El autoamor radical no es un destino al que estés intentando llegar; es lo que ya eres, y ya está trabajando sin cesar para guiar tu vida. La pregunta es: ¿cómo puedes escucharlo con más claridad y con más frecuencia? ¿Incluso sobre el estruendo de la constante vergüenza corporal? ¿Cómo puedes permitirle que cambie tu relación con tu cuerpo y con tu mundo? ¿Y cómo puede ese cambio expandirse por todo el planeta? En la organización que fundé, The Body Is Not An Apology («El Cuerpo No Es una Disculpa», véase www.TheBodyIsNotAnApology.com) no estamos diciendo nada nuevo. Sin embargo, estamos conectando algunos puntos que creemos que otras personas pueden haber olvidado por el camino. Sabemos que la respuesta siempre ha sido el amor. La pregunta es cómo dejamos de olvidar la respuesta, para poder seguir viviendo nuestras vidas más plenas, más radicalmente impenitentes.

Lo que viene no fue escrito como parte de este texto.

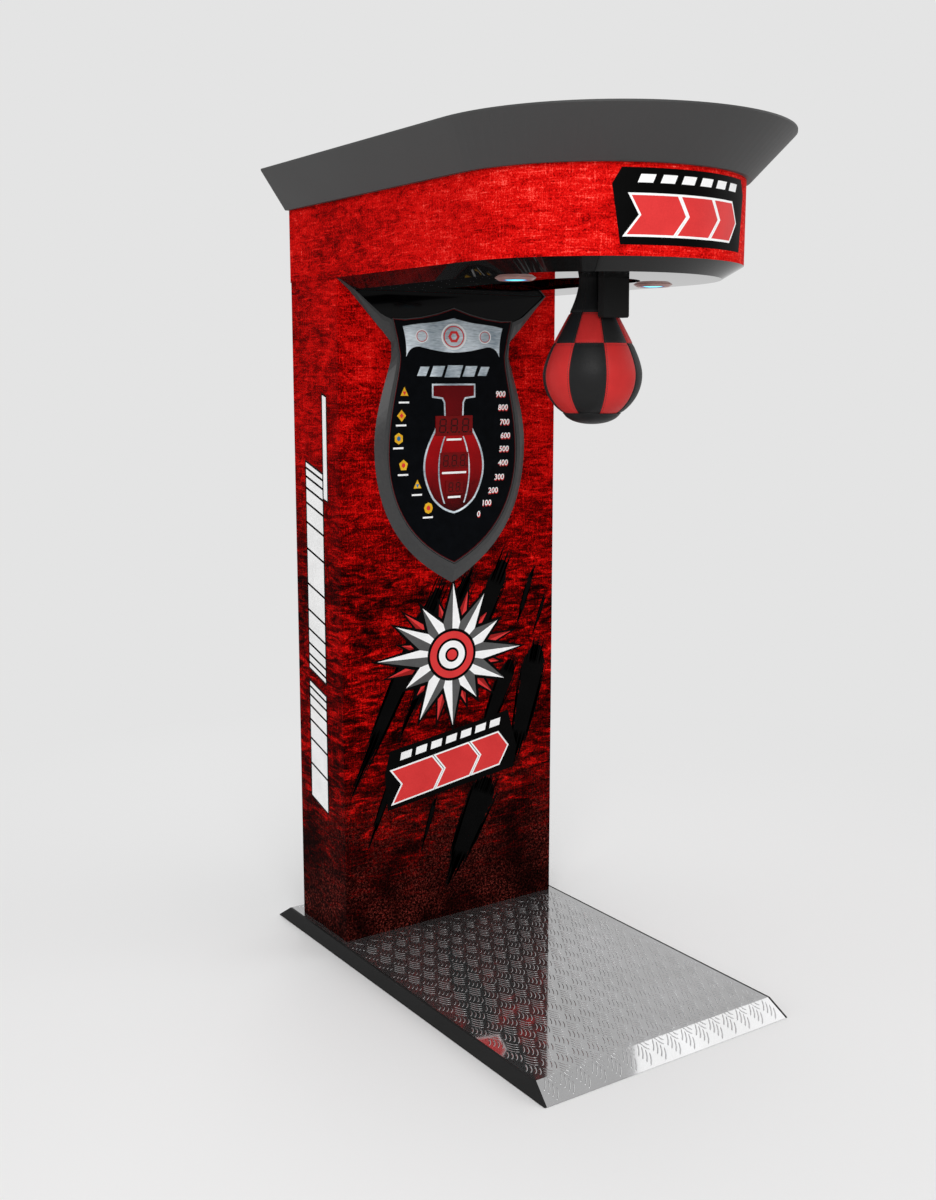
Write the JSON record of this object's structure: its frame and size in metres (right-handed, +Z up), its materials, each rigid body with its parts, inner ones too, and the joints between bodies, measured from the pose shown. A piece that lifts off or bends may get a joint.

Este libro es mi más sincero intento de ayudarnos, a todo el mundo, a responder.
1. B. Brown, Daring Greatly: How the Courage to Be Vulnerable Transforms the Way We Live, Love, Parent, and Lead (London, uk: Penguin, 2012), p. 69.
2. M. Williamson, «The Spiritual Purpose of Relationships» (conferencia, Los Ángeles, California, 3 de enero de 2016).